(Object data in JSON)
····················
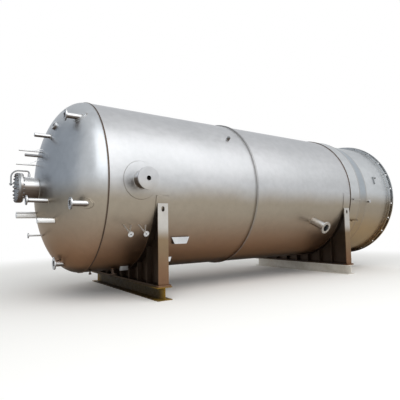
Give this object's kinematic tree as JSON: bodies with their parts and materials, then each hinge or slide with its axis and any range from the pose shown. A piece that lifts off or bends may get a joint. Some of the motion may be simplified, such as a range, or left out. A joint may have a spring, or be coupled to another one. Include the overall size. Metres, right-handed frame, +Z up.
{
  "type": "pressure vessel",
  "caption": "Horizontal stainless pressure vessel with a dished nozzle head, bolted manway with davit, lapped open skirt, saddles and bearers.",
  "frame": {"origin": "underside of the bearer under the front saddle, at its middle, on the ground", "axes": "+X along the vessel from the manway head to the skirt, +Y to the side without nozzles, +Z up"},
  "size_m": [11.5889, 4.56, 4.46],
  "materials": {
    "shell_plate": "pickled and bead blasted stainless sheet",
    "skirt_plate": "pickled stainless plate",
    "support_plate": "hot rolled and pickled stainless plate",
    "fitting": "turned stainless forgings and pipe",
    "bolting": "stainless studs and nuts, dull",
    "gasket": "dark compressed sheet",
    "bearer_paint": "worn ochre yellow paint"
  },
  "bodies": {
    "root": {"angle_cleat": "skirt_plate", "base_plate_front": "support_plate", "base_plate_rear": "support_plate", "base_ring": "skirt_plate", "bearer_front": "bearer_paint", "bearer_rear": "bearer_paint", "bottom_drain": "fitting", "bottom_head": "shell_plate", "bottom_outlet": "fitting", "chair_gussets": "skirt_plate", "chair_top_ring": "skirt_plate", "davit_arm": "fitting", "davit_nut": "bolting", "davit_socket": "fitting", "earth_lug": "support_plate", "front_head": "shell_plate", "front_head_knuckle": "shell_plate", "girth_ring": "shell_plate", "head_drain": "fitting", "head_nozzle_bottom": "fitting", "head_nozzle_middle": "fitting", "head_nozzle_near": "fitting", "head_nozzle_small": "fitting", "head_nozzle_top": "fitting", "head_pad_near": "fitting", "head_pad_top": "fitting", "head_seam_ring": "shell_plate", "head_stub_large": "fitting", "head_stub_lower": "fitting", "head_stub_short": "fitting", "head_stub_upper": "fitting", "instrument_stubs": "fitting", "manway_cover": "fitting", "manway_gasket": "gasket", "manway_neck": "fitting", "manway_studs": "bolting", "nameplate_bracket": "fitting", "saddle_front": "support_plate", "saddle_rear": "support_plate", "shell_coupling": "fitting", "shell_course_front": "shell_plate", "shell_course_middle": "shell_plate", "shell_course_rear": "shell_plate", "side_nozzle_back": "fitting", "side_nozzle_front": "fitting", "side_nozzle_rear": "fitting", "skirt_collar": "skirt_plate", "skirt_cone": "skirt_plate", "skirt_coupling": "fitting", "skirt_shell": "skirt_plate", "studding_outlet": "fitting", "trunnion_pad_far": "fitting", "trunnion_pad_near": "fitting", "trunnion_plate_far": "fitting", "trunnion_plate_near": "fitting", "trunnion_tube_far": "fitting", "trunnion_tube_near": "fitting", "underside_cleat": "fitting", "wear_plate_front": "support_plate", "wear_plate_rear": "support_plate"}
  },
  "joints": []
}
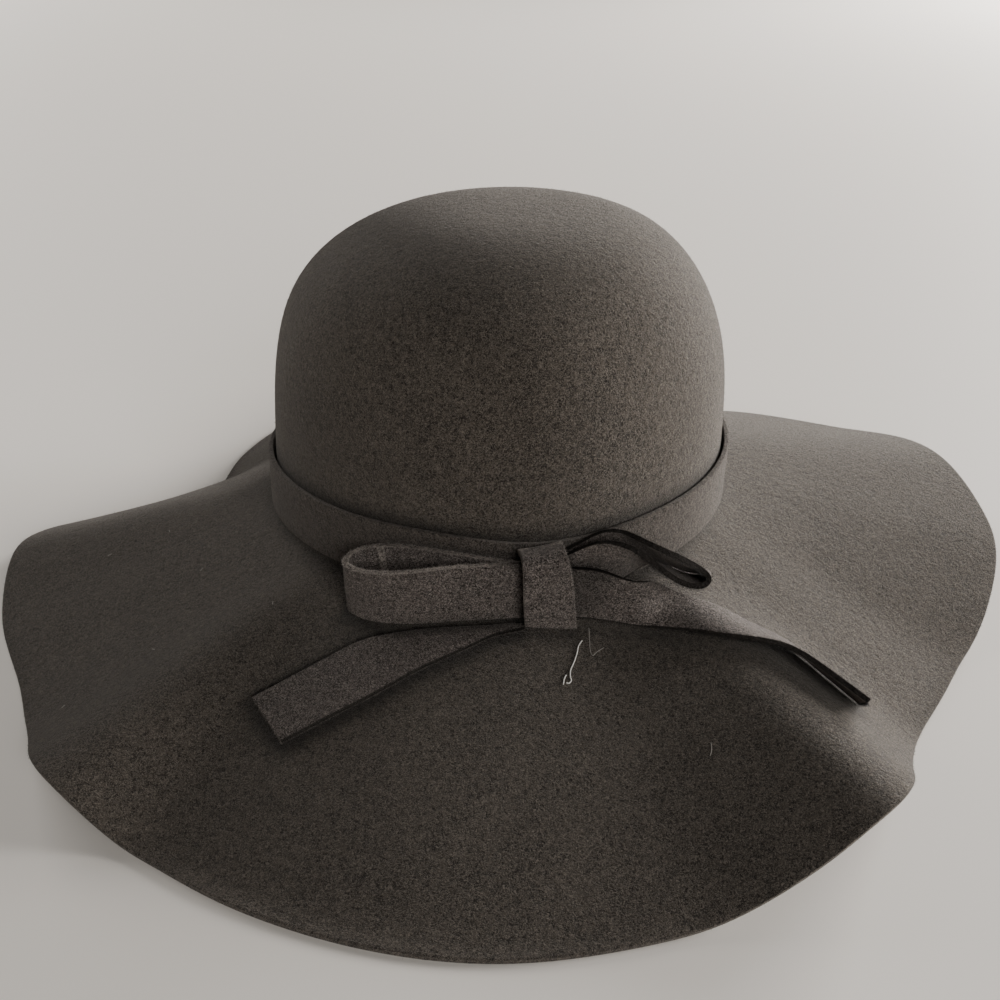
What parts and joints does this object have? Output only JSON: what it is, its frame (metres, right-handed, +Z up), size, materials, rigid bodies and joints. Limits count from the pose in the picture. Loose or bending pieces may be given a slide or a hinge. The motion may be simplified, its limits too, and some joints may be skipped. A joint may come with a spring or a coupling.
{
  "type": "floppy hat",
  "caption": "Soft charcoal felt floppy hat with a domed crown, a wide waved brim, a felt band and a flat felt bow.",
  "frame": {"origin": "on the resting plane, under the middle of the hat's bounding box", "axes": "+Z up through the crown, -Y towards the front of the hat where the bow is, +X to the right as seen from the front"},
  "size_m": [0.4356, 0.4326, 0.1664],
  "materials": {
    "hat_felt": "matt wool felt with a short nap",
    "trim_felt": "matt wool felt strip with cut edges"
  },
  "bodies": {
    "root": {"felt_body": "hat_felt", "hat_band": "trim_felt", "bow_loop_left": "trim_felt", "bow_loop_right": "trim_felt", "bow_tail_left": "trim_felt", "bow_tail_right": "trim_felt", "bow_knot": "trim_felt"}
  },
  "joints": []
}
····················
Given problem ▸ Report how many lines of the entries hold the string "this". Provide the number alone.

The answer ▸ 2